The voter rolls of Baltimore County contain the registrations of deceased voters as well as voters registered to duplicate and invalid addresses, according to a Maryland voter fraud watchdog organization.
Election Integrity Maryland Friday submitted a challenge to 828 voter registrations because of alleged irregularities.
"We're bringing these to [the county Board of Elections] in the hopes it will make it easier for them to remove these registrations," said Cathy Kelleher, president of the non-profit, non-partisan organization.
"We're trying to help the system," she said.
Kelleher said that the irregularities, in some cases, could allow a voter to cast ballots in two different locations.
Election Integrity Maryland initially reviewed 1,700 voter registrations in the county. There are 492,288 registered voters in Baltimore County as of the last report issued in April by the State Board of Elections.
Kelleher said the irregularities could open the door to election fraud but said her group could not prove if such fraud had already occurred.
"We don't have access to the kind of records that could prove that happened," said Kelleher.
Katie Brown, director of elections in Baltimore County, said she the packet from Election Integrity Maryland was delivered Friday afternoon to her office but she had not had a chance to review it.
"We're going to verify everything they gave us," Brown said Friday night. "I'm not just going to put this away some where."
Brown said the watchdog group "uses information from sites were not legally allowed to use."
The elections director said confirmation cards will be sent to voters if there is a concern related to an irregularity. Voters who respond will have their information updated.
Voters who do not respond, however, will not be struck from the voter rolls.
"I wouldn't want to take away someone's right to vote if (the allegation) is not so," Brown said.
An audit of the 2008 election performed by the State Board of Elections discovered that as many as 200 people in Maryland intentionally voted twice—a more than 30 percent increase over the 2006 election.
More than a third of those came from Baltimore City and Baltimore County, according to the March 2009 report.
Elections officials pointed out at the time that the total number of duplicate voters represented just 1/100th of 1 percent of the 2.6 million votes cast in the 2008 presidential election.
All of the 2008 cases were referred to the Maryland State Prosecutor. None were prosecuted.
In February 2010, then-State Prosecutor Robert Rohrbaugh wrote in a letter to the Maryland State Senate that his office was unable to prosecute such cases because of budget and staff limitations.
Election Integrity Maryland has about 75 trained volunteers that use a computer program that identifies potentially problematic registrations. Typically, the program identifies addresses that have multiple registered voters that do not share last names and appear to have no relationship to one another.

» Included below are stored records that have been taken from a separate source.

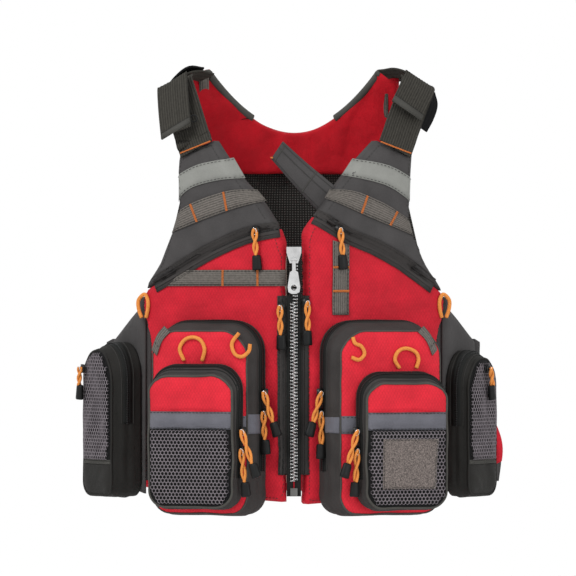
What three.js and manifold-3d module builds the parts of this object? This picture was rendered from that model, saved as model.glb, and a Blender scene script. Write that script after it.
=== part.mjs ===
// A fishing life jacket, standing as it is worn. Millimetres, +Z up. The wearer faces -Y, so the wearer's
// right is -X. The front zip closes in the plane x = 0 and the lowest pocket bottoms are at z = 0.
import * as THREE from 'three';
import { mergeVertices } from 'three/addons/utils/BufferGeometryUtils.js';
import Module from 'manifold-3d';

const wasm = await Module();
wasm.setup();

// ---- Driving dimensions ----
const GAP = 0.3; // between pieces that touch
const WALL = 2; // fabric cover of a padded panel
const FOAM_EASE = 0.4; // foam to cover
const FRONT_Y = -125; // outer face of both fronts beside the zip
const ZIP_HALF = 10; // half the opening that the zip tapes fill
const FRONT_TURN = THREE.MathUtils.degToRad(24); // each front falls back towards the side seam
const FRONT_THICK = 30;
const SIDE_TURN = THREE.MathUtils.degToRad(63);
const SIDE_X = 206; // where the side panel starts
const SIDE_Y = -34;
const SIDE_PANEL_THICK = 8;
const SIDE_PANEL_LENGTH = 101;
const OVER_TOP = 700; // heights that clear the whole jacket, for cutting
const UNDER_HEM = -100;
const WEBBING_THICK = 2.2;
const BAND_THICK = 1.6;
const SHOULDER_WIDTH = 50; // shoulder webbing
const STRAP_THICK = 2.5;
const CORD_RADIUS = 2.6; // orange retaining cord
const PATCH_THICK = 1.6;

// Plan curve of the back: an ellipse arc around the wearer's spine.
const BACK_CENTRE_Y = 48;
const BACK_DEPTH = 95;
const BACK_THICK = 22;
const YOKE_THICK = 18;
const YOKE_REAR_Y = 118;
const MESH_THICK = 3;

// Each front by side, as [distance from the zip, height] pairs on its outer face. The wearer's right front
// is cut back beside the zip slider, which belongs to the left one.
const FRONTS = {
  right: {
    side: -1,
    edge: [[12.5, 352], [12.5, 299], [10, 297], [10, 22]],
    neck: [[16, 359], [27, 389], [50, 427], [74, 455], [96, 485], [111, 507]],
    arm: [[157, 489], [160, 465], [160, 410], [171, 378], [184, 340], [196, 312], [200, 290]],
    hem: [[197, 40], [188, 26], [60, 18], [20, 16]],
    seam: [[10, 391], [27, 388], [64, 380], [104, 363], [140, 343], [178, 318], [214, 292]],
    band: {
      top: [[92, 482], [130, 474], [159, 459]],
      bottom: [[76, 455], [105, 452], [139, 442], [159, 424]],
    },
    daisy: {
      top: [[63, 440], [90, 438], [137, 422], [160, 408]],
      bottom: [[50, 422], [83, 413], [128, 397], [168, 381]],
    },
    main: { inner: 30, outer: 181, depth: 50, top: 262, bottom: 0 },
    small: { inner: 42, outer: 173, depth: 28, top: 203, bottom: 9 },
    sidePocket: { depth: 40, top: 232 },
  },
  left: {
    side: 1,
    edge: [[10, 22]],
    neck: [[10, 338], [14, 358], [21, 385], [39, 410], [73, 460], [115, 507]],
    arm: [[163, 489], [161, 440], [161, 396], [172, 364], [186, 328], [197, 305], [200, 288]],
    hem: [[197, 40], [188, 26], [60, 15], [22, 13]],
    seam: [[16, 416], [36, 403], [74, 379], [106, 366], [145, 345], [178, 318], [214, 286]],
    band: { top: [[90, 481], [128, 473], [161, 456]], bottom: [[75, 458], [124, 446], [160, 424]] },
    daisy: {
      top: [[62, 440], [84, 437], [124, 420], [159, 397]],
      bottom: [[54, 424], [93, 406], [142, 386], [165, 376]],
    },
    main: { inner: 26, outer: 185, depth: 58, top: 262, bottom: 0 },
    small: { inner: 55, outer: 181, depth: 28, top: 193, bottom: 8 },
    sidePocket: { depth: 28, top: 221 },
  },
};

const COLOURS = {
  red: 0xc8202c,
  yokeRed: 0xae1322,
  dark: 0x4a4b4a,
  black: 0x1d1f1d,
  webbing: 0x58574f,
  reflective: 0x9a9c97,
  orange: 0xee9d52,
  steel: 0xdedede,
  dullSteel: 0x6a6b6a,
  foam: 0xd8d4c4,
  patch: 0x7a706c,
};

// ---- Geometry helpers ----
function look(colour, roughness = 0.85, metalness = 0) {
  return new THREE.MeshStandardMaterial({ color: colour, roughness, metalness });
}

function closed(geometry) {
  const plain = geometry.clone();
  plain.deleteAttribute('normal');
  plain.deleteAttribute('uv');
  return mergeVertices(plain, 1e-4);
}

function toSolid(geometry) {
  const plain = closed(geometry);
  return new wasm.Manifold(new wasm.Mesh({
    numProp: 3,
    vertProperties: plain.attributes.position.array,
    triVerts: Uint32Array.from(plain.index.array),
  }));
}

function toGeometry(solid) {
  const mesh = solid.getMesh();
  const geometry = new THREE.BufferGeometry();
  geometry.setAttribute('position', new THREE.BufferAttribute(mesh.vertProperties, 3));
  geometry.setIndex(new THREE.BufferAttribute(mesh.triVerts, 1));
  return geometry;
}

function join(...geometries) {
  return toGeometry(geometries.map(toSolid).reduce((whole, next) => whole.add(next)));
}

function addMesh(parent, name, geometry, material) {
  const mesh = new THREE.Mesh(geometry, material);
  mesh.name = name;
  parent.add(mesh);
  return mesh;
}

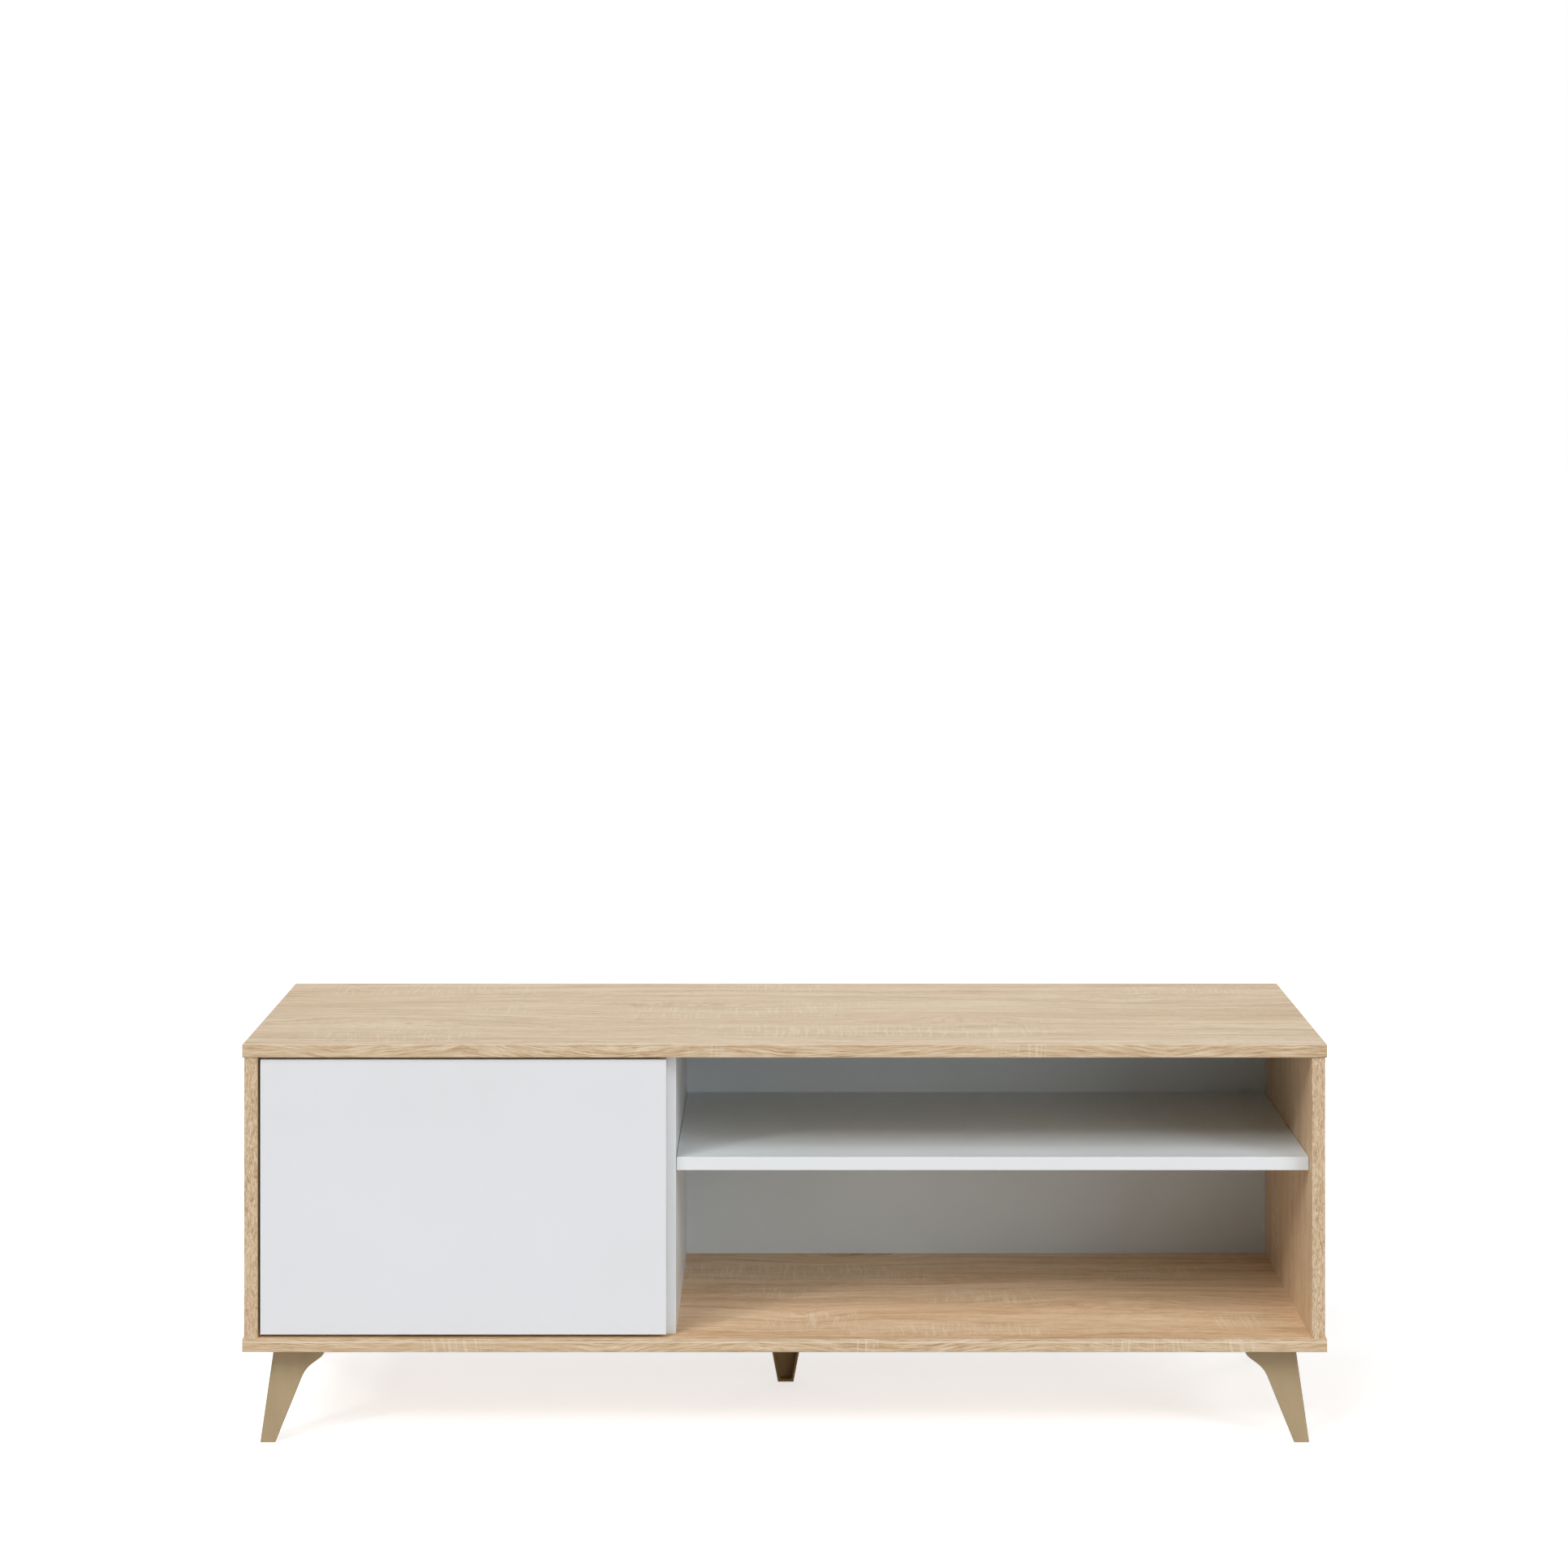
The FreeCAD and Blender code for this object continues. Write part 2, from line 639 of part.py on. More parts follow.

Researchers for the group then review those individual registrations in an attempt to identify irregularities, according to Kelleher.
Earlier this year, Elections Integrity Maryland reviewed 7,000 voter registrations in Montgomery County and alleged that 5,400 of those contained irregularities similar to those found in Baltimore County.
"They haven't really given us a substantial response," Kelleher said of the Montgomery County Board of Elections.
There are 582,607 registered voters in Montgomery County and a total of more than 3.5 million in Maryland.
Kelleher said her group plans to review each registration.
"This is an ongoing process," Kelleher said. "We'll be doing this for years to come."